Simple estimator: Title and First Screen Score

Use this to catch the common zero-click failures: vague titles, no date, no verification, and no proof above fold.

Score (0 to 100)
What to fix next

A weekly zero-click routine (20 minutes)

Keep this routine consistent. It helps you improve snippets and first screens without turning ORM into daily panic.

  • Screenshot page one for your top brand queries on the same device type each week.
  • Write down what a skeptical reader would assume from the first screen alone.
  • Update one page at a time: title, first paragraph, proof bar, then stop.
  • Log the change and the date, so you can connect cause and effect later.
  • Repeat next week. Small steady improvements compound.

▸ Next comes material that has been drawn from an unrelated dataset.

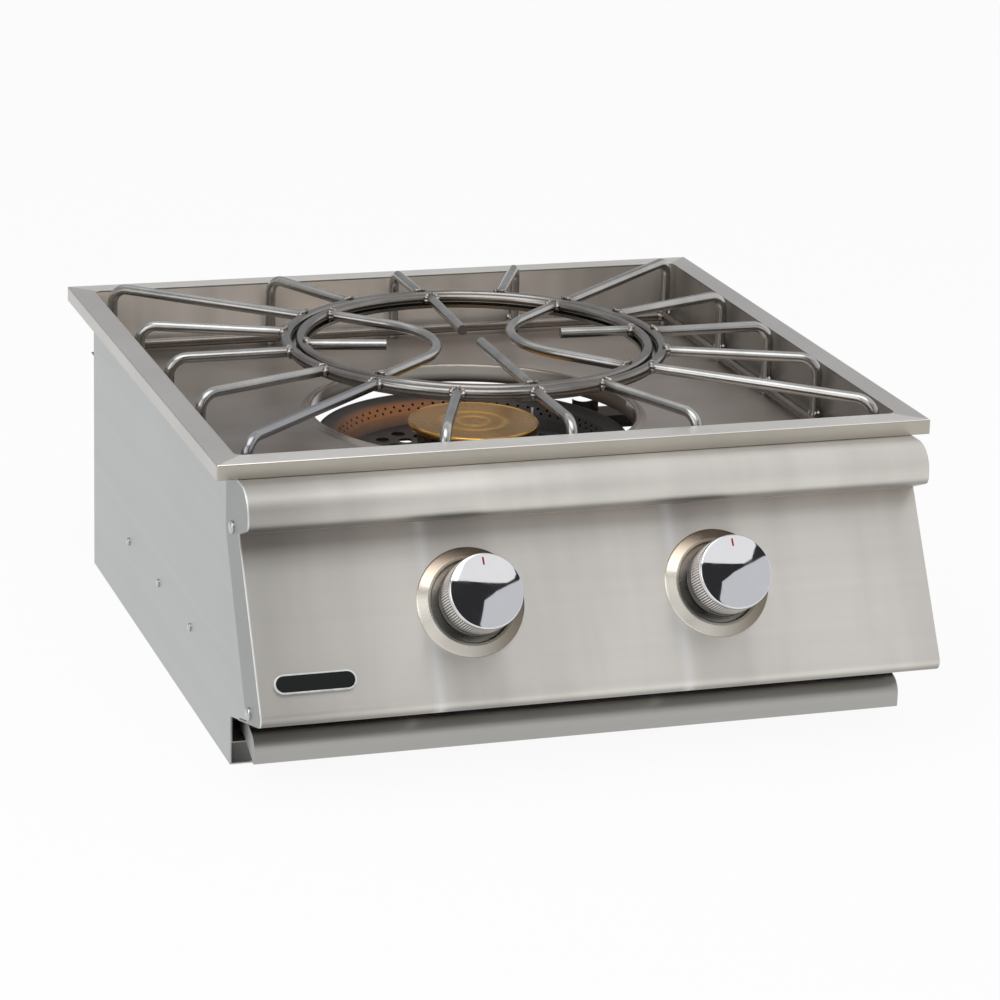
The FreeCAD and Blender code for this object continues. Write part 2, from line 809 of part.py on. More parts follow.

Common zero-click mistakes that backfire

Mistake Why it backfires Safer replacement
Defensive title It signals conflict and invites more digging. Verification or timeline title.
Long story above fold Searchers assume you are avoiding the question. Short answer first, then proof bar.
No dates People assume the info is old or selective. Visible “Updated” line and dated updates box.
Arguing with reviewers It creates more searchable conflict and screenshots. Short calm reply with one next step.

Pre-publish checklist

  • Your title matches the real skeptical query and includes a verification hook.
  • Your first paragraph answers the question in 2–4 calm sentences.
  • You show proof above fold: updated date, policy steps, timeline, or verification checklist.
  • You avoid emotional language and do not “fight the internet” on your own page.
  • You log changes and improve one page at a time.

Zero-click ORM is mostly writing and layout discipline: calm titles, short answers, and visible proof. If you keep improving one first screen per week, you will usually see steadier trust signals even when the SERP layout changes.